Food is more diverse and complex than other substances you might test, Grace said. Because of that, "I doubt that a device can be found that can be used by a consumer in a restaurant or even in one's home to give 100 percent or even 80 percent accurate results," he said.
It's also easy to pick up contaminants if you aren't in a controlled, that is, gluten-free environment. Here's an example: I ran a test in which I poured some Club crackers that contain gluten into a bowl, removed them from the bowl, then dumped in some gluten-free crackers without cleaning the bowl first. A sample of a cracker from the bottom of the bowl showed up on the Nima as having a low gluten level, most likely from a stray crumb from the Club crackers. But a gluten-free cracker from the top of the pile didn't appear to have any gluten -- a smiley face popped up on the Nima to indicate that it was safe to eat. Here's my beef: If I'd only tested a cracker from the top, it wouldn't have picked up the fact that there were crackers with gluten contamination at the bottom of the bowl.
Tricia Thompson, a dietician who runs the website Gluten-Free Watchdog, has conducted her own testing of the Nima. She said the sampling method isn't sufficient enough to detect gluten if there's been spotty cross-contact or uneven contamination, and she took issue with the distinctions between low- and high-gluten foods.
Nima provides tips to users through emails and on the company's website for how to get the most accurate sample of food that you can.

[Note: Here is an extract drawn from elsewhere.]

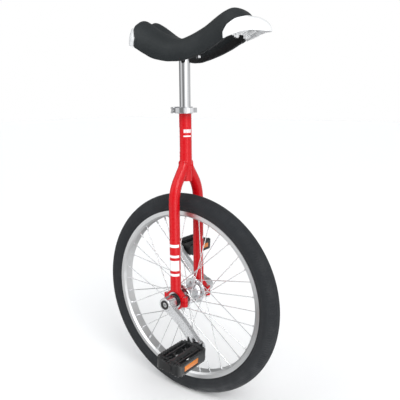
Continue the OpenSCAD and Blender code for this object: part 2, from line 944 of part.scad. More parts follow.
module pedal_body_right() {
    half_w = pedal_w / 2;
    half_t = pedal_t / 2 - tooth_h;
    color("black")
        at_right_pedal(pedal_tilt)
            difference() {
                union() {
                    translate([0, 0, body_in])
                        cylinder(r = barrel_out_r, h = pedal_len - 4);
                    for (z = [body_in, body_out - rail_t])
                        translate([-half_w + rail_t / 2, -half_t, z])
                            cube([pedal_w - rail_t, 2 * half_t, rail_t]);
                    for (z = [0.36, 0.64])
                        translate([-half_w + rail_t / 2, -half_t + 2, body_in + pedal_len * z - 2])
                            cube([pedal_w - rail_t, 2 * half_t - 4, 4]);
                    for (s = [-1, 1]) {
                        translate([s * (half_w - rail_t / 2), 0, body_in + pedal_len / 2])
                            cube([rail_t, 2 * half_t, pedal_len], center = true);
                        for (t = [-1, 1])
                            translate([s * (half_w - rail_t / 2), t * half_t, body_in])
                                teeth(pedal_len);
                    }
                }
                translate([0, 0, body_in - 1])
                    cylinder(r = spindle_r + 0.5, h = pedal_len + 2);
                translate([0, 0, body_in - 1])
                    cylinder(r = cup_r, h = cup_len + 1);
                translate([0, 0, body_out - 12 - cup_len])
                    cylinder(r = cup_r, h = cup_len + 20);
                for (s = [-1, 1])
                    translate([s * half_w, 0, reflector_z])
                        cube([2 * reflector_t, reflector_h + 0.4, reflector_l + 0.4], center = true);
            }
}

module pedal_body_left() {
    crank_to_left()
        pedal_body_right();
}

module pedal_bearings_right() {
    color("silver")
        at_right_pedal(pedal_tilt)
            for (z = [body_in + cup_len / 2, body_out - 12 - cup_len / 2])
                translate([0, 0, z])
                    ring(cup_r, spindle_r + run_gap, cup_len);
}

module pedal_bearings_left() {
    crank_to_left()
        pedal_bearings_right();
}

module pedal_reflectors_right() {
    color("orange")
        at_right_pedal(pedal_tilt)
            for (s = [-1, 1])
                translate([s * (pedal_w / 2 - reflector_t / 2), 0, reflector_z])
                    cube([reflector_t, reflector_h, reflector_l], center = true);
}

module pedal_reflectors_left() {
    crank_to_left()
        pedal_reflectors_right();
}

module pedal_end_cap_right() {
    color("black")
        at_right_pedal(pedal_tilt)
            difference() {
                union() {
                    translate([0, 0, body_out - 8])
                        cylinder(r = cup_r - face_gap, h = 8);
                    translate([0, 0, body_out])
                        cylinder(r = barrel_out_r, h = 2);
                }
                translate([0, 0, body_out - 9])
                    cylinder(r = cup_r - 2, h = 8);
            }
}

module pedal_end_cap_left() {
    crank_to_left()
        pedal_end_cap_right();
}

// Seat clamp with its quick release

module clamp_collar() {
    lip = clamp_z + clamp_h - tube_top;
    color("silver")
        difference() {
            union() {
                translate([0, 0, clamp_z])
                    cylinder(r = clamp_r, h = clamp_h);
                translate([skewer_x - 5, -ear_out, clamp_z])
                    cube([5 - skewer_x, 2 * ear_out, clamp_h]);
            }
            translate([0, 0, clamp_z - 1])
                cylinder(r = tube_r_out + face_gap, h = clamp_h - lip + 1 + face_gap);
            translate([0, 0, clamp_z])
                cylinder(r = post_d / 2 + 0.4, h = clamp_h + 1);
            translate([skewer_x - 10, -clamp_slot / 2, clamp_z - 1])
                cube([-skewer_x + 5, clamp_slot, clamp_h + 2]);
            translate([skewer_x, 0, clamp_mid])
                rotate([90, 0, 0])
                    cylinder(d = skewer_d + 0.4, h = 60, center = true);
        }
}

module clamp_skewer() {
    color("silver")
        difference() {
            union() {
                translate([skewer_x, cam_y, clamp_mid])
                    rotate([-90, 0, 0])
                        cylinder(d = skewer_d, h = ear_out + 12 - cam_y);
                translate([skewer_x, cam_y, clamp_mid])
                    cylinder(r = 4.4, h = eye_h, center = true);
            }
            translate([skewer_x, cam_y, clamp_mid])
                cylinder(d = pin_d + 2 * face_gap, h = cam_h, center = true);
        }
}

module cam_washer() {
    color("dimgray")
        translate([skewer_x, -ear_out - washer_t / 2, clamp_mid])
            rotate([90, 0, 0])
                ring(washer_r, skewer_d / 2 + face_gap, washer_t - 2 * face_gap);
}

module cam_pin() {
    color("silver")
        translate([skewer_x, cam_y, clamp_mid])
            cylinder(d = pin_d, h = cam_h, center = true);
}

// The cam is a forked disc whose centre sits off the pin, and the arm wraps round the tube
module release_lever() {
    color("silver")
        difference() {
            union() {
                translate([skewer_x, cam_y + cam_lift, clamp_mid])
                    cylinder(r = cam_r, h = cam_h, center = true);
                translate([0, 0, clamp_mid])
                    rotate([0, 0, lever_start])
                        rotate_extrude(angle = lever_end - lever_start)
                            translate([lever_r - lever_t / 2, -clamp_h * 0.36])
                                square([lever_t, clamp_h * 0.72]);
                translate([0, 0, clamp_mid])
                    rotate([0, 0, lever_end])
                        translate([lever_r, 0, 0])
                            cylinder(d = lever_t, h = clamp_h * 0.72, center = true);
            }
            translate([skewer_x, cam_y, clamp_mid])
                cylinder(d = pin_d + 2 * run_gap, h = cam_h + 2, center = true);
            translate([skewer_x, cam_y, clamp_mid])
                cube([2 * cam_r + 8, 2 * cam_r + 8, eye_h + 0.7], center = true);
        }
}

module thumb_nut() {
    color("silver")
        translate([skewer_x, ear_out + face_gap, clamp_mid])
            rotate([-90, 0, 0])
                difference() {
                    union() {
                        cylinder(r = nut_r, h = 9);
                        translate([0, 0, 9])
                            cylinder(r1 = nut_r, r2 = nut_r - 1.5, h = 1.5);
                    }
                    for (i = [0 : 11])
                        rotate([0, 0, 30 * i])
                            translate([nut_r + 0.4, 0, -1])
                                cylinder(r = 1, h = 14);
                    translate([0, 0, -1])
                        cylinder(d = skewer_d + 2 * run_gap, h = 14);
                }
}

// Seat post and saddle

module seat_post() {
    color("silver")
        difference() {
            translate([0, 0, post_bot])
                cylinder(d = post_d, h = post_top - post_bot);
            translate([0, 0, post_bot - 1])
                cylinder(d = post_d - 2 * post_wall, h = post_top - post_bot + 2);
        }
}

module mount_places() {
    for (x = [-1, 1], y = [-1, 1])
        translate([x * bolt_x, y * bolt_y, post_top])
            children();
}

module saddle_plate() {
    color("dimgray")
        difference() {
            union() {
                translate([-plate_l / 2, -plate_w / 2 + 8, post_top])
                    cube([plate_l, plate_w - 16, plate_t]);
                translate([-plate_l / 2 + 8, -plate_w / 2, post_top])
                    cube([plate_l - 16, plate_w, plate_t]);
                mount_places()
                    cylinder(r = 8, h = plate_t);
            }
            mount_places()
                translate([0, 0, -1])
                    cylinder(d = mount_bolt_d + 0.6, h = plate_t + 2);
        }
}

// The two screws of the front handle
module screw_places(z) {
    for (s = [-1, 1])
        translate([screw_x, s * screw_y, saddle_z + z])
            children();
}

module saddle_base() {
    pad_z = plate_t + face_gap;
    color("dimgray")
        difference() {
            union() {
                difference() {
                    arch_shell(foam_x[0], foam_x[1], base_s, base_top, base_t, base_t);
                    parting(handle_line);
                    parting(bumper_line);
                }
                intersection() {
                    union() {
                        mount_places()
                            translate([0, 0, pad_z])
                                cylinder(r = 8, h = 60);
                        screw_places(boss_high + part_gap)
                            cylinder(r = screw_d, h = 60);
                    }
                    arch_solid(-55, 165, base_s + 2, base_top + 2);
                }
            }
            mount_places()
                cylinder(d = mount_bolt_d + 0.6, h = big / 2);
            screw_places(boss_high - 2)
                cylinder(d = screw_d + 2 * face_gap, h = 10);
        }
}

// Everything under an arch, as a block down to below the saddle
module arch_solid(x0, x1, side, top) {
    steps = ceil((x1 - x0) / station);
    ring = section_n + 3;
    rings = [for (k = [0 : steps])
        let (x = x0 + (x1 - x0) * k / steps, a = arch(x, side, top))
        concat(a, [[x, a[section_n][1], saddle_z - 20], [x, a[0][1], saddle_z - 20]])];
    sides = [for (k = [0 : steps - 1], i = [0 : ring - 1])
        let (j = (i + 1) % ring, a = k * ring)
        each [[a + i, a + ring + i, a + j], [a + j, a + ring + i, a + ring + j]]];
    start = [[for (i = [0 : ring - 1]) i]];
    end = [[for (i = [ring - 1 : -1 : 0]) steps * ring + i]];
    polyhedron([for (r = rings) each r], concat(sides, start, end));
}

module saddle_foam() {
    color("gray")
        difference() {
            arch_shell(foam_x[0], foam_x[1], foam_s + layer_gap, cover_t + layer_gap, foam_side - 2 * layer_gap,
                foam_top - 2 * layer_gap);
            parting(handle_line);
            parting(bumper_line);
        }
}

module saddle_cover() {
    color("black")
        difference() {
            arch_shell(cover_x[0], cover_x[1], 0, 0, cover_t, cover_t);
            parting(handle_line);
            parting(bumper_line);
        }
}

// End moulding under the saddle's nose: a shell with a cross web and two screw bosses
module front_handle() {
    color("white")
        difference() {
            union() {
                intersection() {
                    arch_shell(handle_x[0], handle_x[1], 0, 0, moulding_t, moulding_t);
                    translate([part_gap, 0, -part_gap])
                        parting(handle_line);
                }
                intersection() {
                    translate([screw_x - 8, -big / 2, saddle_z + web_low])
                        cube([16, big, 3]);
                    arch_solid(130, 190, 2, 2);
                }
                screw_places(boss_low)
                    cylinder(r = screw_d + 0.5, h = boss_high - boss_low);
            }
            screw_places(boss_low - 1)
                cylinder(d = screw_d + 0.4, h = boss_high);
        }
}

module rear_bumper() {
    color("white")
        intersection() {
            arch_shell(bumper_x[0], bumper_x[1], 0, 0, moulding_t, moulding_t);
            translate([-part_gap, 0, -part_gap])
                parting(bumper_line);
        }
}

module saddle_bolts() {
    color("silver")
        mount_places()
            translate([0, 0, -3])
                cylinder(d = mount_bolt_d, h = 17);
}

module saddle_nuts() {
    color("silver")
        mount_places()
            translate([0, 0, -5 - face_gap])
                difference() {
                    cylinder(r = 5.7, h = 5, $fn = 6);
                    translate([0, 0, -1])
                        cylinder(d = mount_bolt_d + 2 * face_gap, h = 8);
                }
}

module handle_screws() {
    head_h = 2.4;
    color("silver")
        difference() {
            union() {
                screw_places(boss_low - face_gap - head_h)
                    cylinder(r = screw_d - 0.5, h = head_h);
                screw_places(boss_low - head_h)
                    cylinder(d = screw_d, h = boss_high - boss_low + head_h + 5);
            }
            screw_places(boss_low - head_h - 1)
                cylinder(d = 2, h = 2.6, $fn = 6);
        }
}

seat_tube();
fork_leg_right();
fork_leg_left();
bearing_holder_right();
bearing_holder_left();
bearing_cap_right();
bearing_cap_left();
cap_bolts();
outer_races();
bearing_seals();
clamp_collar();
clamp_skewer();
cam_washer();
cam_pin();
release_lever();
thumb_nut();
bearing_cage_right();
bearing_cage_left();
bearing_balls_right();
bearing_balls_left();
axle();
hub_shell();
inner_races();
bearing_spacers();
axle_collars();
spokes();
nipples();
rim();
rim_tape();
inner_tube();
valve_stem();
valve_nut();
tyre();
crank_right();
crank_left();
crank_bolts();
dust_caps();
pedal_spindle_right();
pedal_spindle_left();
pedal_body_right();
pedal_body_left();
pedal_bearings_right();
pedal_bearings_left();
pedal_reflectors_right();
pedal_reflectors_left();
pedal_end_cap_right();
pedal_end_cap_left();
seat_post();
saddle_plate();
saddle_base();
saddle_foam();
saddle_cover();
front_handle();
rear_bumper();
saddle_bolts();
saddle_nuts();
handle_screws();
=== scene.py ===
"""Looks of a 20 inch unicycle. Lengths are in millimetres here and turned to metres when a mesh is made."""
import json

import bpy
import numpy as np
from mathutils import Matrix, Vector


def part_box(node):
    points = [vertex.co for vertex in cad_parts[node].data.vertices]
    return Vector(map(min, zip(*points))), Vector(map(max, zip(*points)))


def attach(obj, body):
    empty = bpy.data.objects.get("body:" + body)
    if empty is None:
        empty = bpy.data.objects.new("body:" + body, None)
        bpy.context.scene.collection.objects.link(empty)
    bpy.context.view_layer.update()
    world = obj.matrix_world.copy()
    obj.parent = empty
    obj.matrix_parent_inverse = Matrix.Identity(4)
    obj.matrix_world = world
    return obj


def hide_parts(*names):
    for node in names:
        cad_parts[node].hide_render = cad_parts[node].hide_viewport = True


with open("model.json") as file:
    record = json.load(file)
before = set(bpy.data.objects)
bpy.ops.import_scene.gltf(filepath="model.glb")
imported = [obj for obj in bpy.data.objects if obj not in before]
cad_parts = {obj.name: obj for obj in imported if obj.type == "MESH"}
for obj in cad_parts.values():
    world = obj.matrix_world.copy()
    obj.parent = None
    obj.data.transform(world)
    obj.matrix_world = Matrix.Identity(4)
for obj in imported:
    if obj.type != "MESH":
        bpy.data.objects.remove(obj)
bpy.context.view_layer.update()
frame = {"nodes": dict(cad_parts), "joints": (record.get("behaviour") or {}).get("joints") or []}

NODES = frame["nodes"]
JOINT_AT = {j["name"]: 1000 * np.array(j["pos_m"]) for j in frame["joints"] if "pos_m" in j}
MM = 0.001


def box_mm(node):
    """Lowest and highest corner of a CAD node in millimetres."""
    low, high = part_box(node)
    return 1000 * np.array(low), 1000 * np.array(high)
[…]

For example, here's what they recommend for a slice of pizza: "We suggest taking a slice and cutting off a little bit near the tip of the slice so you can get crust, sauce and toppings in one sample. (Remember -- don't use more than a cumulative pea size sample.) You can take a topping piece and drag it around in sauce and other toppings before you put it into the capsule." But what if an edge of the pizza came in contact with gluten, but that's not the side from which you tested? Do you need to test every slice of pizza?
"In addressing the issue of sampling more broadly, hot spots are very common in both restaurant and packaged foods," Yates said. "One cracker might be gluten-free, while the next box might have contamination. French fries might be fried in a dedicated gluten-free fryer, but there could be contamination from the ketchup bottle on the table. No test can guarantee that every future box or dish will be gluten-free, which underscores the very real need for consumers to have tools like Nima they can use on an on-going basis in the real world."

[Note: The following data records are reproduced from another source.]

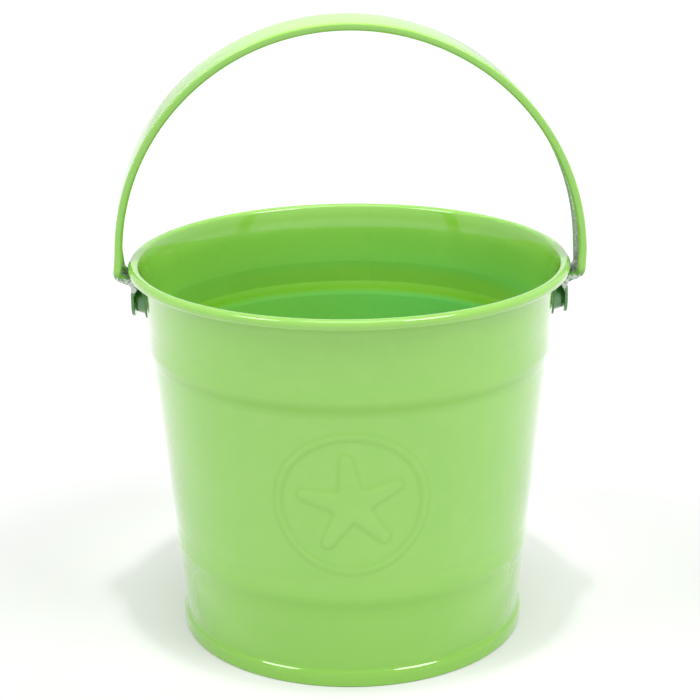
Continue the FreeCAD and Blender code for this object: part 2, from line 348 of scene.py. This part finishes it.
def enamel(name):
    """Gloss paint over zinc: slight mottle, orange peel, painted shade, bare metal where worn, and bare
    metal painted in as a reflection along the handle's channel.
    """
    n = Nodes(name)
    cloudy = n.noise(22.0, 2.0)
    paint = n.mix(n.ranged(cloudy, 0.35, 0.65), ENAMEL_DEEP, ENAMEL)
    thin = n.ranged(n.noise(120.0, 3.0, 0.5), 0.50, 0.75, 0.0, 0.5)
    paint = n.mix(thin, paint, ENAMEL_THIN)

    # Painted shade, read from its vertex attribute.
    shaded = n.add("ShaderNodeAttribute", attribute_name="painted_shade").outputs["Fac"]
    paint = n.mix(shaded, paint, ENAMEL_SHADE)
    # Painted shade inside the pail, read from the inside attribute.
    inside = n.add("ShaderNodeAttribute", attribute_name="inside").outputs["Fac"]
    paint = n.mix(inside, paint, ENAMEL_INSIDE_SHADE)
    # Painted shade on the ears and tabs, broken up by a fine mottle.
    hinge_shade = n.add("ShaderNodeAttribute", attribute_name="hinge_shade").outputs["Fac"]
    patchy = n.ranged(n.noise(380.0, 4.0, 0.6), 0.30, 0.70, 0.75, 1.0)
    paint = n.mix(n.math("MULTIPLY", hinge_shade, patchy), paint, ENAMEL_HINGE_SHADE)

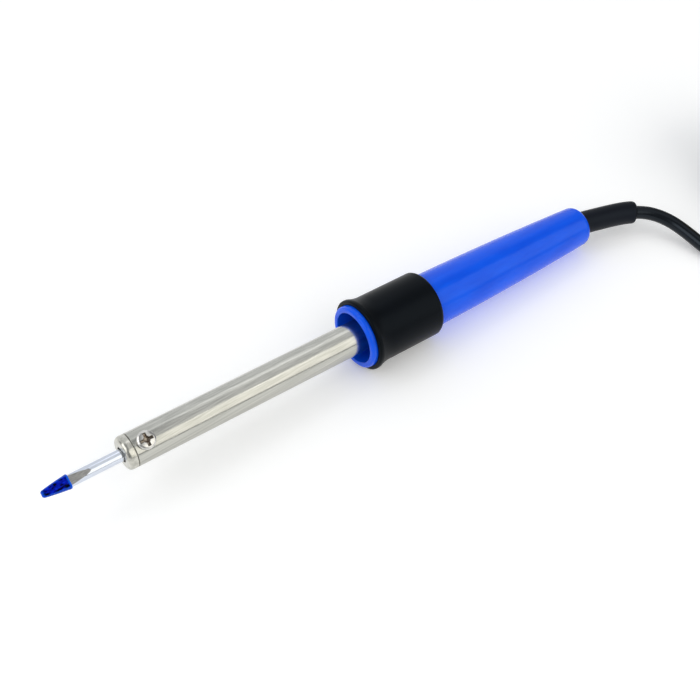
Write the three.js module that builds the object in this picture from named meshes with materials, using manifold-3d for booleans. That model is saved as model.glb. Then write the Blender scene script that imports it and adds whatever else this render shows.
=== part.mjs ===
// Pencil-type mains soldering iron with a slide-in bit, a rubber finger grip and a three-core flex.
// Millimetres, +Z up. The iron has its own axis: x = 0 at the handle's front rim, the bit towards -x
// and the flex towards +x. It is then laid down on its grip, which touches at the lip and the rear edge.

import * as THREE from 'three';
import { mergeVertices } from 'three/addons/utils/BufferGeometryUtils.js';
import Module from 'manifold-3d';

const manifold = await Module();
manifold.setup();

// ---- fits
const fitGap = 0.3; // between pieces that touch
const coatGap = 0.2; // between the bit and its dipped coat
const boreClearance = 0.55; // around the bit in the nose bush

// ---- bit and its protective coat
const bitRadius = 2.3;
const bitReach = 29.5; // from the nose's front to the end of the coat
const bitSocketDepth = 42; // how far the bit goes into the barrel
const flatLength = 17.7; // of the two ground faces, from the coat's end
const coatLength = 10;
const coatWall = 0.35;
const tipHalfWidth = 0.95;
const tipHalfThickness = 0.45;
const taperLength = 9; // over which the working end narrows

// ---- barrel and nose
const barrelRadius = 6.35;
const barrelWall = 0.6;
const noseReach = 98.5; // the nose's front, ahead of the handle's rim
const noseCapLength = 3.4;
const noseRound = 1.5;
const bushLength = 20.5;
const screwSetback = 8.1; // the bit screw's axis, behind the nose's front
const screwAngle = 32.3; // degrees that the bit screw leans from the top towards -y
const screwRadius = 2;
const screwHeadRadius = 3.4;
const screwHeadHeight = 2.1;
const recessReach = 2.35; // half the cross recess
const recessWidth = 0.95;
const recessDepth = 1.3;

// ---- heating element
const formerLength = 58;
const formerSetback = 22.5; // behind the nose's front
const windingTurns = 12;
const windingMargin = 4; // bare former at each end of the winding
const endDiscThickness = 2;
// shares of the room between the bit and the barrel
const formerShare = 0.295;
const wireShare = 0.105; // the resistance wire's radius
const micaShare = 0.145;

// ---- handle
const handleLength = 119.2;
const mouthGap = 3.95; // between the barrel and the handle's mouth
const mouthRadius = barrelRadius + mouthGap;
const mouthChamfer = 0.4;
const rimRadius = mouthRadius + 2.35;
const rimLength = 5;
const rimRound = 1.1;
const throatRadius = barrelRadius + 3.45;
const throatStart = 8;
const throatDepth = 36;
const seatRadius = throatRadius + 1.8; // under the grip
const seatTaper = 1; // where the seat falls to the waist under the grip's rear edge
const coreRadius = barrelRadius + 0.55; // of the long hollow behind the flange
const waistRadius = seatRadius - 0.62; // just behind the grip
const waistX = 37;
const rearRadius = coreRadius + 1.45;
const rearRound = 1.6;
const handleCrown = 0.42; // how far the handle's side bows out between waist and rear
const rearWall = 7.2;

// ---- grip
const gripStart = 2.2;
const gripEnd = 34.6;
const gripRadius = rimRadius + 0.7;
const lipRadius = gripRadius + 1.15;
const lipX = 3.4;
const gripRound = 2.2;
const gripTail = 2; // length of the grip's narrow rear lip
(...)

And Yates agrees that gluten contaminants could get into a Nima sample, but "if a crumb on a countertop gets into a packaged food, that crumb can also get into a person's mouth," she said.
"We are giving information to the person about the food in front of them," Yates said. "Nima is not intended to attack brands or restaurants -- it's simply giving people the power to avoid the foods they want to avoid."
Bock agrees. Rather than feeling paranoid, she said she's less worried when she goes out to eat or tries a new packaged product.
"It gives me a little bit of a peace of mind," Bock said. "It's like my little gluten detector that makes me feel better."
Though they had different opinions about the Nima, Ehlers and Bock agreed that folks with celiac disease or gluten sensitivities need to have more than one method to determine if their food has gluten, and the first step should always be to read the ingredients. Ehlers double-checks a product's gluten-free label on its website, where ingredients are likely to be updated faster than on a box. Bock uses an app to scan barcodes and access info about whether or not that food has gluten.
"It's a lot of common sense and research," Bock said. "And Google is amazing."